OH NO WORRIES!!! for the kids part i recommended reading duke and his general before reading khronus so it would make sense with the interactions and all 😭😭😭 + mafia hwa can be read too to see the interaction between the kids dbdbdb
Look, I love kids okay. That’s why I’m like this hahah. Especially when I see fathers with their daughters. That’s my weakness. And if Seonghwa is the father?? Pffff
SEONGHWA AND HIS DAUGHTER IM GONMA SCREAM SOB CRY YELL SCREAM EVERYTHING STOP THLWFBKWDBKWDHWKDHKW
I work with kids actually, I’m a dancer but I’m also a dance teacher. I have 2 groups of girls that I teach how to dance and make choreos for them (one aged 6-8 and the other 9-12/13) and let me tell you.. it is not easy. At all. There are some reallyyyy well raised kids I congratulate their parents but there are some… I WANT TO 👊🏻👊🏻👊🏻👊🏻👊🏻 but I CAN’T. But for those nice kids, when they give me their drawings of me and them and say the nicest words that make me cry this job is worth it. So yeah, sorry I love kids 😂
omg 😭😭😭😭 smol kids trying to learn dance 😭😭😭 OH OKAY MISS DANCE TEACHER OKAY OKAY don’t be shy teach them ateez BRQNDHWKHDWK SOME KIDS MAKE ME 🔫🔫🔫🔫🔫✊🏼 SO BAD AAAAAAA,,, drawings 😭😭😭🤚🏼 i used to like lunch monitor a kindergarten class and like they’d all be in their uniforms and they’d be so tiny and then they’d open their mouths and i lose interest.
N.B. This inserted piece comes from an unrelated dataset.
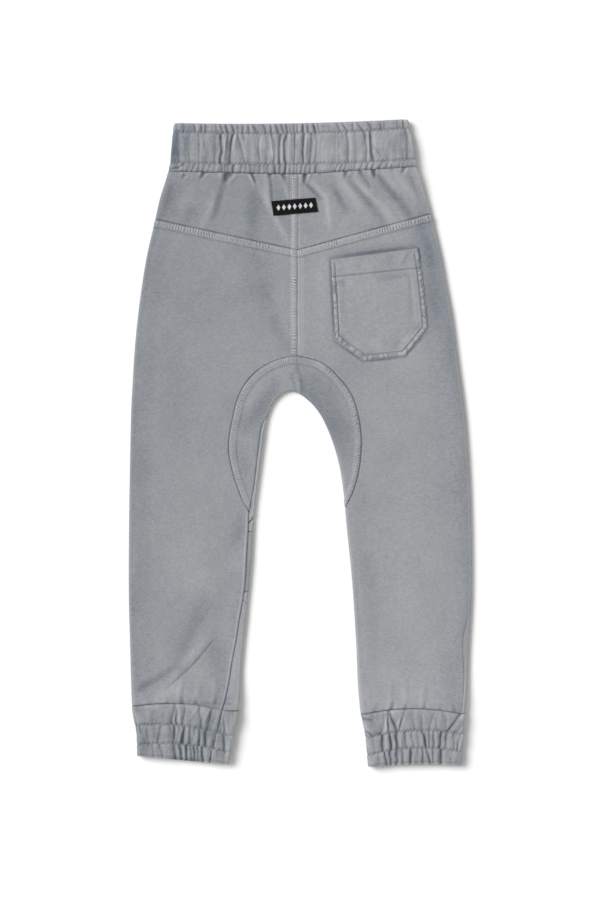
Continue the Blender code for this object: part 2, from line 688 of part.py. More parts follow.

i like kids if they r hwa’s <3
MISS STARRYYYY WHAT DO YOU HAVE AGAINST THEM HMMMM???? YOU WANNAAA FIGHTTT She probably won’t see this hahh
BFNWBDMWBDKWH STARRY ON BLAST
And now whenever you mentioned YS in your works I immediately think of Miss Starry 😂😂
LMFAOOOO BDMWHDKS STARRY BRANDED HERSELF
Add one more (not new) thing. I’m sad I’m sad you broke me. When they said ,,No employee on the name KHJ and then no Yunho mamaaaa I WANNA CRYYYYY
omg did u notice the mention of the witch who gave hongjoong his power and how she’s from yunho’s kingdom,,,, guess who that might be to yunho-
I’m so sorryy for all of this, it’s long again and I was afraid didn’t know if I should send this, please don’t hate me😔♥️
OMG NO WORDIES SEND HOWEVER LONG U WANT NO HATE !!!! DONT WORRY !!!!